The nimble M32s came into their own on the first day of the San Remo warm-up event for the M32 European Series, when the featherweight one design catamarans were able to pick themselves up and provide fair, even exciting racing in just four to seven knots of wind.
Forecasts for today varied from two to 22 knots all from the east or northeast. In the event, following an hour’s delay, the wind began to fill in from the southwest, racing getting underway in a marginal four knots. In fact, with crew perched on the leeward bows to minimise drag, this was more than enough to provide good racing.
Defending M32 European Series champion Ian Williams’ GAC Pindar nosed ahead off the line and led around the reaching mark as the five M32s set off on the windward-leeward course with reaching starts and finishes. Wind coming good on different parts of the course saw GAC Pindar’s lead threatened initially by the Daniel Bjørnholt-helmed Youth Vikings Denmark, subsequently relegated to third by Håkan Svensson’s Cape Crow Vikings, on which young Swedish match racer Nicklas Dackhammar is standing in on the helm as the Aston Harald boss recovers from a hand injury.
For race two the wind picked up by a couple of knots and evened out across the course. This transformed the racing with boats suddenly flying hulls, even downwind. In this GAC Pindar once again got the best start, followed down the run and into the leeward gate by Youth Vikings Denmark, but for the British six-time Match Racing World Champion and his crew, their victory was never particularly threatened. Last in the first race Shark Team, skippered here by Italian Andrea Vacchino, made a better start to hold second place to the finish.

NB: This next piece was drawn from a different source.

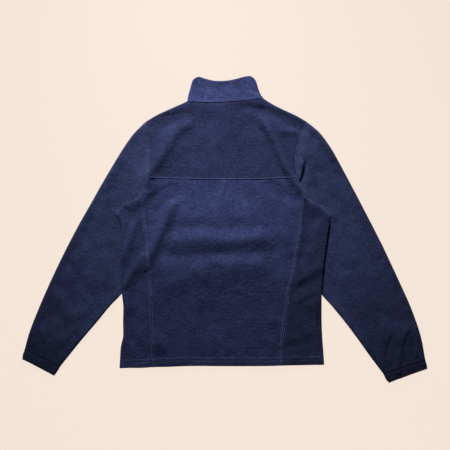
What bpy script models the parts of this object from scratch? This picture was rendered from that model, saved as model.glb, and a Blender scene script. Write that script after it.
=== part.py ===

With Cape Crow Vikings helmed by the present World Match Racing Tour leader Nicklas Dackhammar, it was only a matter of time before the rising Swedish sailing star would show his true colours. This occurred in race three, the windiest of the day with 9-10 knots in which the boats were furling their gennaker upwind. A start on the button to leeward allowed Dackhammar and his Cape Crow Vikings to lead down the reach and on to the run. Despite GAC Pindar keeping it close, they managed to hang on from there. Thus the boat that was last in race two won race three.
“It was really tight,” said Dackhammar afterwards. “We had a good start gaining some metres on the other boats and then a good first downwind and the first upwind was pretty close. We ducked Shark Team and Ian got really close to leeward at the last upwind mark, but then we got ahead again and held the lead from there to the finish.
“Today there were position changes in every race. There are only five boats, but it was really tight and really up and down for everyone apart from Ian [Williams].”
Trying their hand at catamaran racing for the first time at this event is Richard Göransson’s Inga Racing Team, best known for competing in the Melges 32 and 40 classes. They had already experienced highs and lows during the day including their young Olympic Nacra 17 catamaran sailor crewman Emil Järudd falling off the slippery bow into the water while hardening up after a leeward gate rounding in race three. They finished last in that race, but like the Cape Crow Vikings in race three, turned this around to score their first race win in the fourth and last race, on their first ever day of multihull racing.
“You couldn’t have asked for better conditions for our first time than this,” commented a delighted Göransson. “It was light, but you could still sail around on one hull. It is pretty similar to sailing a monohull or at least the kind of quick boats I usually sail – you sail on the heel angle a lot. But it is so much fun! The M32 is well made and simple, with just a main and a gennaker, but it is really responsive.”
At the end of day one, a 1-1-2-2 for GAC Pindar sees the defending M32 European Series champion leading from Inga from Sweden. “We were super pleased to get some racing in, because it looked dicey for a while,” commented Williams. “It was a great start to the season for GAC Pindar – it was nice to be consistent, near the front. We are really happy about that. We are lucky with these boats because they are so light and powerful that we can have a great day with good racing in 4-7 knots when we were flying a hull upwind with the gennaker and marginal popping downwind. It was tricky to decide whether to go high and get the hull up downwind, or go low with two hulls in, but that decision is something we are traditionally pretty strong at.”
Racing on day two of the M32 European Series warm-up event here in Sanremo, Italy will start at 1300, an hour earlier than today.